Problem requirements: Look through the material below. Copy every line with the string "code" in it.
## start
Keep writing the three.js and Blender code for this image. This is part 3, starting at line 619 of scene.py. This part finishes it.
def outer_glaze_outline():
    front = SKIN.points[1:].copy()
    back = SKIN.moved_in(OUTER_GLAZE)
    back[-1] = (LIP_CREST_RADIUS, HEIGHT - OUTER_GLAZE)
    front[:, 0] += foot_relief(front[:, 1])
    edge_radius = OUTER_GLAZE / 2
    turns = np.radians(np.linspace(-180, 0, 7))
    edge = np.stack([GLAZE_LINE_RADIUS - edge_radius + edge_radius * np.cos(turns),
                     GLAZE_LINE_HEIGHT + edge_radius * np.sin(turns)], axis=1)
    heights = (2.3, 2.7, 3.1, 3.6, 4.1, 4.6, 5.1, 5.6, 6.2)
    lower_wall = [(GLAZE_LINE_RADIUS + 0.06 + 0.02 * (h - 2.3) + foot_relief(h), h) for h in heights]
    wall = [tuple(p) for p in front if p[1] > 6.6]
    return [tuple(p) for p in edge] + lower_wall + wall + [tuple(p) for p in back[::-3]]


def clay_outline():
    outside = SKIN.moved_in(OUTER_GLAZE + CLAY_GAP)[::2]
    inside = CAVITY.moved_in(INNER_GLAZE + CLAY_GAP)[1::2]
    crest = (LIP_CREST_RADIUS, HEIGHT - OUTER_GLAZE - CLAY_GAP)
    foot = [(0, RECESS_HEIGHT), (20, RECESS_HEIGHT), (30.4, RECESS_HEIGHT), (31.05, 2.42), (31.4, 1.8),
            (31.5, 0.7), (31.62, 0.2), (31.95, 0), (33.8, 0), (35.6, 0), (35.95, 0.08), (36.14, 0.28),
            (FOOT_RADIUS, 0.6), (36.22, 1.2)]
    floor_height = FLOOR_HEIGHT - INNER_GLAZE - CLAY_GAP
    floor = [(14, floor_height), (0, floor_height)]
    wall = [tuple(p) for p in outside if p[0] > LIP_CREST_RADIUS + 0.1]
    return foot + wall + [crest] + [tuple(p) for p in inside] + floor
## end
## start
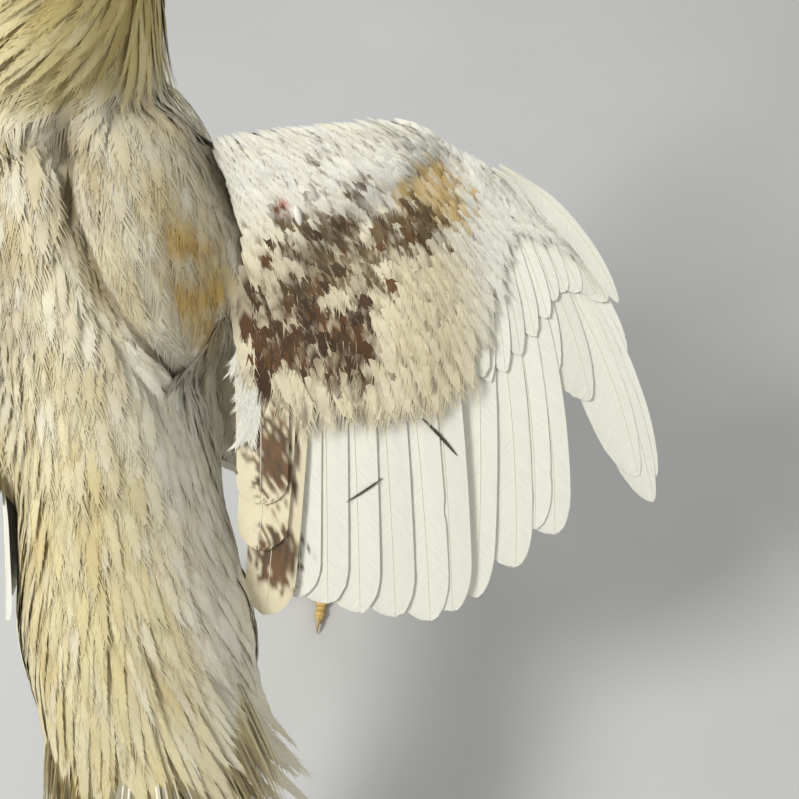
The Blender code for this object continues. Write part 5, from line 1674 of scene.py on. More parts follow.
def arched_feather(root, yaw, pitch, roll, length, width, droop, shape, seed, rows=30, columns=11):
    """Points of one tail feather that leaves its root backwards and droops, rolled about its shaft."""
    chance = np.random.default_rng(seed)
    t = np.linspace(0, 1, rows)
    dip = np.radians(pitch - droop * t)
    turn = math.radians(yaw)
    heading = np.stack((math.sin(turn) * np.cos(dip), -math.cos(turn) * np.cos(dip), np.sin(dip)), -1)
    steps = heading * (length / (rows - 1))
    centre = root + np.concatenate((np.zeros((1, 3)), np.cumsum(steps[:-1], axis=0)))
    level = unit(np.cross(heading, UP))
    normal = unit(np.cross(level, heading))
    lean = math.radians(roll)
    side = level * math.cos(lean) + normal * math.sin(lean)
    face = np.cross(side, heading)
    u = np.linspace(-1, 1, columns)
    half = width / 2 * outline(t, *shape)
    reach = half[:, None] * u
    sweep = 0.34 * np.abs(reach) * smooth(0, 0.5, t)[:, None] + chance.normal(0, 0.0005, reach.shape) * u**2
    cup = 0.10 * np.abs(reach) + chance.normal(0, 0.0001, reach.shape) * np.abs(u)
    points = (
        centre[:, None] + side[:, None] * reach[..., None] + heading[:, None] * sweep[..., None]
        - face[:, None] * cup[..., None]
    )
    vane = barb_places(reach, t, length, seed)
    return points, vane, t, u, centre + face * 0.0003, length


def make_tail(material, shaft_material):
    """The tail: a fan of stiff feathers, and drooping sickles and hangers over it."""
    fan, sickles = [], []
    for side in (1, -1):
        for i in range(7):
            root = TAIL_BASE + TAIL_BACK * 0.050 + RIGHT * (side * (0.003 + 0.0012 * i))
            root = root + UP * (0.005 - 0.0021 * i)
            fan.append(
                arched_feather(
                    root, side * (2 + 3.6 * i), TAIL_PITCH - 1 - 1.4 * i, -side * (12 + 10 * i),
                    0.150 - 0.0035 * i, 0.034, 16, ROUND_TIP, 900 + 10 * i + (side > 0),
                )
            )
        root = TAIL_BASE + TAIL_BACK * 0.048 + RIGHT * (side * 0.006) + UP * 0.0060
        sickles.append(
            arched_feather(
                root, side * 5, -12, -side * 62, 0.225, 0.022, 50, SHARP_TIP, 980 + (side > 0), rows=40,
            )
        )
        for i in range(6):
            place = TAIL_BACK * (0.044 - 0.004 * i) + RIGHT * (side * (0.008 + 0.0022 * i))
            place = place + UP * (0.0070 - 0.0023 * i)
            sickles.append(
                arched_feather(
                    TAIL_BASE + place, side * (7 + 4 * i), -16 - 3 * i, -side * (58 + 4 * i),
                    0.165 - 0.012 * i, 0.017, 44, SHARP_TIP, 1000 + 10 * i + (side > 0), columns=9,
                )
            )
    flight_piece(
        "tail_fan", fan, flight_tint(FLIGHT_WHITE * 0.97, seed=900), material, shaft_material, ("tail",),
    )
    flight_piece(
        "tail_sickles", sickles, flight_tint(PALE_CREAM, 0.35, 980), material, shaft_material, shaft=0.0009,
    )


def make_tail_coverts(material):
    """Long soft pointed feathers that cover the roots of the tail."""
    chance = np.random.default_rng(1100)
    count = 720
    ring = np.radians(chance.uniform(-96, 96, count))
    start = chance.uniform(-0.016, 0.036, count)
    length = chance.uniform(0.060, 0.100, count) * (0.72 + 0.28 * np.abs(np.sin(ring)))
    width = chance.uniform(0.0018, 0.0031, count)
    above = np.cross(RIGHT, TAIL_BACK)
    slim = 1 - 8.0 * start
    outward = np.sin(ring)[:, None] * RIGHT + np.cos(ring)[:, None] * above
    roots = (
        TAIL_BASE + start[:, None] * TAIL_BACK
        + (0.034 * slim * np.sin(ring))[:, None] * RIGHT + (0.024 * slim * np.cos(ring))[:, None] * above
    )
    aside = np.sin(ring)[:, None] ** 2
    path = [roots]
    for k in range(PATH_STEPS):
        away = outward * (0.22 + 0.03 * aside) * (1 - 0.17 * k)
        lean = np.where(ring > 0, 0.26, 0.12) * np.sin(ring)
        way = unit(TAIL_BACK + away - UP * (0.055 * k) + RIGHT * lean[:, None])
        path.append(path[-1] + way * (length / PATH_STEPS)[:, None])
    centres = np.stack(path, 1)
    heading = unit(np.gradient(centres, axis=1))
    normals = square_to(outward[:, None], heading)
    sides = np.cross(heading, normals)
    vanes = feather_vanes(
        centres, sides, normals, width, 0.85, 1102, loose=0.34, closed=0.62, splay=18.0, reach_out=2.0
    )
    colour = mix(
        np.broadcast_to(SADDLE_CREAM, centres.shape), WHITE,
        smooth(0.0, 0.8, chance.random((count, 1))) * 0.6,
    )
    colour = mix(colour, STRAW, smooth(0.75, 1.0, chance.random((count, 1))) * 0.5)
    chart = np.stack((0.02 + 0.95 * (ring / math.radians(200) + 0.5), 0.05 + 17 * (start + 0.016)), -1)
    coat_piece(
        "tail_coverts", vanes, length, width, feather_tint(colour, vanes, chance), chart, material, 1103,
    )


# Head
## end
Result:
Keep writing the three.js and Blender code for this image. This is part 3, starting at line 619 of scene.py. This part finishes it.
The Blender code for this object continues. Write part 5, from line 1674 of scene.py on. More parts follow.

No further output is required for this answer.